I have what I guess they'd call synesthesia..I dont associate words with words; words create pictures, and tastes which are sometimes irrelevant to the previous given words.

I've never seen any thing written about people who have a hard time with word association.

I've never even spoken to someone who has this problem.

What is irking me is that there was a thread on here where many with autism seemed to have an easy time with word association.

It makes me think I have further problems..this is why when I cant speak to people , they respond with "just say anything", and I literally have nothing to think about saying.

Would this indicate that the broca area is somehow connected differently.. something broken.. a one way connection perhaps.. I dont much about nuerology.

Like I've said I cant find any info on people who literally can't do word association. I'm sure someone must know something.
 
Well, it's technically picture association, but in a way words are pictures, so…

I write things in my mind before I write them, usually at least; but when I talk in my mind, so I can hear it, I actually can't speak at the same time.

And to be entirely fair, I see a lot of text in my mind, too. It's way too subtle, but if I think about a word I see it written, sometimes in a changing font.
 
When I'm learning a new word, I see a word as a picture, a picture of the text as it is written down on the page. I see and recall numbers in a similar way, and this is often how I remember things, especially new things. But I also have other senses associated with the word with come from life experience, such as it's sound, a sense of colour (not synaesthia, an association), an emotion that I might associate with that object. I also have pictures for words which are objects - if I think of an apple, I see an apple in my mind (a golden delicious apple with a little sticker on it, and blemishes on the skin), I can also see the word in text, but it is the picture that comes first. If I think of something abstract, like love, I see the word love, but also things associated with love, such as a heart (a symbolic one, not a real one). There used to be a video by Daniel Tammet, if only I could find it, in which he explains how he learns languages, and the way he does it is remarkably similar to how I do it.
It makes me think I have further problems..this is why when I cant speak to people , they respond with "just say anything", and I literally have nothing to think about saying.
I can't just come up with things to say on demand either - this is one reason why I feel awkward around people, especially new people, because they expect you to make conversation, and I can't - my mind is a blank.

I think that this is a seperate thing to forming pictures in your mind and associating them with words - it has to do with social imagination.
 
When I'm learning a new word, I see a word as a picture, a picture of the text as it is written down on the page.
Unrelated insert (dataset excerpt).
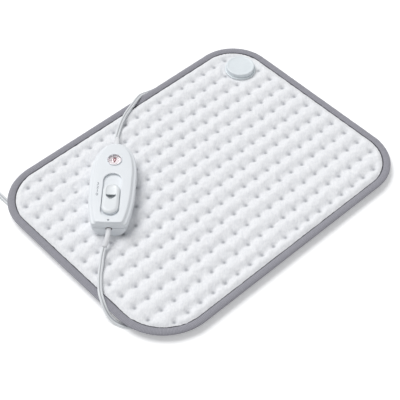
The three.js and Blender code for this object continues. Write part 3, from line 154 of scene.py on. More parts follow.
def cut(piece, cutter, operation="DIFFERENCE"):
    applied(piece, "BOOLEAN", operation=operation, object=cutter, solver="EXACT")
    bpy.data.objects.remove(cutter)
    return piece


def seat(piece, materialOf, body=fixedBody, replaces=()):
    piece.data.materials.clear()
    piece.data.materials.append(materialOf)
    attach(piece, body)
    if replaces:
        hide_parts(*replaces)
    return piece


# Smooth centripetal curve through points, sampled about every step millimetres
def curveThrough(points, step):
    pts = [Vector(p) for p in points]
    pts = [pts[0] * 2 - pts[1], *pts, pts[-1] * 2 - pts[-2]]
    made = []
    for a, b, c, d in zip(pts, pts[1:], pts[2:], pts[3:]):
        t0, t1, t2 = math.sqrt((b - a).length), math.sqrt((c - b).length), math.sqrt((d - c).length)
        m1 = ((b - a) / t0 - (c - a) / (t0 + t1) + (c - b) / t1) * t1
        m2 = ((c - b) / t1 - (d - b) / (t1 + t2) + (d - c) / t2) * t1
        n = max(1, round((c - b).length / step))
        for k in range(n):
            t = k / n
            ends = b * (2 * t ** 3 - 3 * t ** 2 + 1) + m1 * (t ** 3 - 2 * t ** 2 + t)
            made.append(ends + c * (3 * t ** 2 - 2 * t ** 3) + m2 * (t ** 3 - t ** 2))
    made.append(pts[-2])
    return made


# Node helpers; the tree that a node goes into is the one its input comes from

def newGroup(name, inputs, outputs):
    group = bpy.data.node_groups.new(name, "ShaderNodeTree")
    kinds = {"v": "NodeSocketVector", "f": "NodeSocketFloat", "c": "NodeSocketColor"}
    for label, kind, value in inputs:
        socket = group.interface.new_socket(name=label, in_out="INPUT", socket_type=kinds[kind])
        if value is not None:
            socket.default_value = value
    for label, kind in outputs:
        group.interface.new_socket(name=label, in_out="OUTPUT", socket_type=kinds[kind])
    given = group.nodes.new("NodeGroupInput").outputs
    return group, given, group.nodes.new("NodeGroupOutput").inputs


# Sets a socket to a number or a colour, or links it to another node's output
def feed(socket, value):
    if isinstance(value, bpy.types.NodeSocket):
        socket.id_data.links.new(value, socket)
    else:
        socket.default_value = value


def mathNode(operation, a, b=None, clamp=False):
    made = a.id_data.nodes.new("ShaderNodeMath")
    made.operation = operation
    made.use_clamp = clamp
    feed(made.inputs[0], a)
    if b is not None:
        feed(made.inputs[1], b)
    return made.outputs[0]


def plus(a, b, clamp=False):
    return mathNode("ADD", a, b, clamp)


def minus(a, b, clamp=False):
    return mathNode("SUBTRACT", a, b, clamp)


def times(a, b, clamp=False):
    return mathNode("MULTIPLY", a, b, clamp)


def mixColour(factor, a, b):
    made = factor.id_data.nodes.new("ShaderNodeMix")
    made.data_type = "RGBA"
    for socket, value in ((made.inputs[0], factor), (made.inputs[6], a), (made.inputs[7], b)):
        feed(socket, value)
    return made.outputs[2]


def noiseNode(vector, scale, detail=3, rough=0.5):
    made = vector.id_data.nodes.new("ShaderNodeTexNoise")
    for label, value in (("Detail", detail), ("Roughness", rough), ("Vector", vector), ("Scale", scale)):
        feed(made.inputs[label], value)
    return made.outputs["Fac"]


def separated(vector):
    made = vector.id_data.nodes.new("ShaderNodeSeparateXYZ")
    feed(made.inputs[0], vector)
    return made.outputs


# 1 for what the camera sees straight, in a gloss or through the clear dome
def seenRays(tree):
    rays = tree.nodes.new("ShaderNodeLightPath").outputs
    either = mathNode("MAXIMUM", rays["Is Camera Ray"], rays["Is Glossy Ray"])
    return mathNode("MAXIMUM", either, rays["Is Transmission Ray"])


# Camera, floor and light

view = {
    "place": (-600.28, -633.0, 1014.1),
    "right": (0.73126, -0.68208, 0.0056),
    "up": (0.52077, 0.56361, 0.64120),
    "back": (-0.44052, -0.46595, 0.76735),
    "lens": 101.91,
    "sensor": 36,
    "clip": (0.05, 30),
}
cameraData = bpy.data.cameras.new("studioCamera")
cameraData.lens = view["lens"]
cameraData.sensor_width = view["sensor"]
cameraData.clip_start, cameraData.clip_end = view["clip"]
camera = bpy.data.objects.new("studioCamera", cameraData)
bpy.context.scene.collection.objects.link(camera)
turn = Matrix([view["right"], view["up"], view["back"]]).transposed().to_4x4()
camera.matrix_world = Matrix.Translation(Vector(view["place"]) * mm) @ turn
bpy.context.scene.camera = camera
bpy.context.scene.view_settings.view_transform = "Standard"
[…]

I see and recall numbers in a similar way, and this is often how I remember things, especially new things.

I do this too. This is how I used to win spelling bees when I was a kid, and how I get by now. Basically if I've ever seen the word used and spelled correctly in print, then I've got it.

The picture association is something I used to do. In 3rd grade during our spelling quizzes, I would write the word quickly (and correctly), then off in the page margin I'd quickly draw whatever picture came to mind for that word, before she would read the next one. No computers back then but it was very much like having an icon for the word. Anyway eventually the teacher scolded me in front of the class for doing that, in the middle of a quiz. So I never did it again and probably lost whatever word/picture association skills were cultivating.